Responsables administratifs et professeurs chefs de service reconnaissent que «la situation sanitaire n'est pas catastrophique, on gère». Mais notent-ils, «si parfois on est dépassé, on a que ce qu'on mérite parce qu'au moment où la situation n'était pas alarmante, on n'a pas pris les décisions qu'il fallait et à temps comme la fermeture inter-wilayas, on a joué au yoyo avec les mesures de confinement, la fermeté de l'autorité publique a fait défaut, sans compter le manque de civisme des citoyens». Pour eux, «la crise actuelle est sociopolitique, il faut que les responsables politiques s'éloignent de la démagogie, du discours populiste, de l'improvisation et la navigation à vue». Ils soulignent que «des gestionnaires d'hôpitaux se débattent pour arracher des quantités dérisoires de moyens de protection, parfois 80 tenues seulement par mois ! Remarquez d'ailleurs qu'au niveau des hôpitaux, les personnels dans les unités de prise en charge des malades du Covid-19 portent des tenues différentes parce qu'on n'a pas toujours le nombre qu'il nous faut de la PCH (Pharmacie centrale des hôpitaux), on se débrouille comme on peut pour en ramener d'un peu partout». Ils regrettent en outre que «les autorités politiques font la publicité à des masques de fortune, fabriqués -ce sont eux qui l'affirment- par des groupes de femmes ou de jeunes de la formation professionnelle sans aucune certification de conformité». Les spécialistes précisent que «le masque est considéré comme un dispositif médical, sa fabrication doit obéir à un cahier des charges mais aucun fabriquant dans divers quartiers n'en a un, ça n'a rien de sérieux». Des gestionnaires d'hôpitaux qui sont, disent-ils, «des établissements publics à caractère administratif» se plaignent par-dessus tout des difficultés qu'ils rencontrent pour assurer leurs approvisionnements et constituer leurs stocks en moyens de protection et de lutte contre la pandémie. «Les hôpitaux sont soumis aux règles de comptabilité, pour tout achat de produits, c'est une procédure harassante, lourde et archaïque alors que la situation sanitaire exige de nous de faire vite et bien», indiquent nos sources.

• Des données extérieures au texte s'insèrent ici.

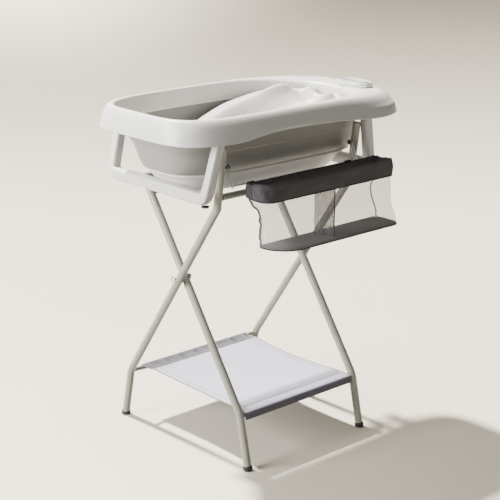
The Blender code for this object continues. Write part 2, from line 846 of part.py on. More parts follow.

L'on nous rappelle qu' «en 2009, quand il y a eu la crise de la grippe porcine, le gouvernement de l'époque nous avait donné une dérogation pour qu'on puisse s'adapter aux situations d'urgence qui s'imposaient à nous».
«C'est le véritable parcours du combattant»
Nos interlocuteurs font savoir que «le président de la République a pourtant dans un Conseil des ministres exigé que la règlementation soit réaménagée, que le code des marchés publics soit revu pour alléger les procédures et pour qu'on puisse répondre à des situations d'urgence, mais rien n'a été fait à ce jour». Les gestionnaires refusent de «s'aventurer» et «taper sur la table pour exiger des changements à ce niveau parce que, pensent-ils, «les temps sont mauvais tout autant que les comptes..., on doit se méfier (...)».
Hier, il n'y avait pas foule devant les urgences d'un hôpital algérois. «En général, les vendredis, les gens ne se bousculent pas mais dans la semaine, on en reçoit par centaines (...)», nous expliquent des chefs de service. Ils se rappellent les pics allant jusqu'à «200 personnes par jour qui passaient par le centre de tri dont plus de 140 étaient admises en consultation ambulatoire, et plus de 190 passaient le scanner».
Désormais, dans les milieux hospitaliers, on parle de deuxième vague de la pandémie du Covid-19. «Celle-là est certes moins violente, c'est une forme modérée mais atteint beaucoup les personnes âgées», nous renseignent les spécialistes qui avouent que «ces derniers temps, nous maîtrisons mieux la situation».
Ceci étant, «on préfère déconseiller aux gens de passer un scanner en milieu hospitalier, parce que la contagion est difficile à éviter pour les personnes qui ne portent pas les tenues de protection, on renvoie la plupart vers des cliniques et laboratoires privés pour des analyses. Jeudi dernier, toute une famille était à la recherche de laboratoires pour passer le test Covid. «Nous avons appelé 10 laboratoires privés mais tous répondaient qu'ils n'avaient pas de réactifs pour nous faire le test de sérologie, c'est le véritable parcours du combattant !», s'est plaint le chef de famille.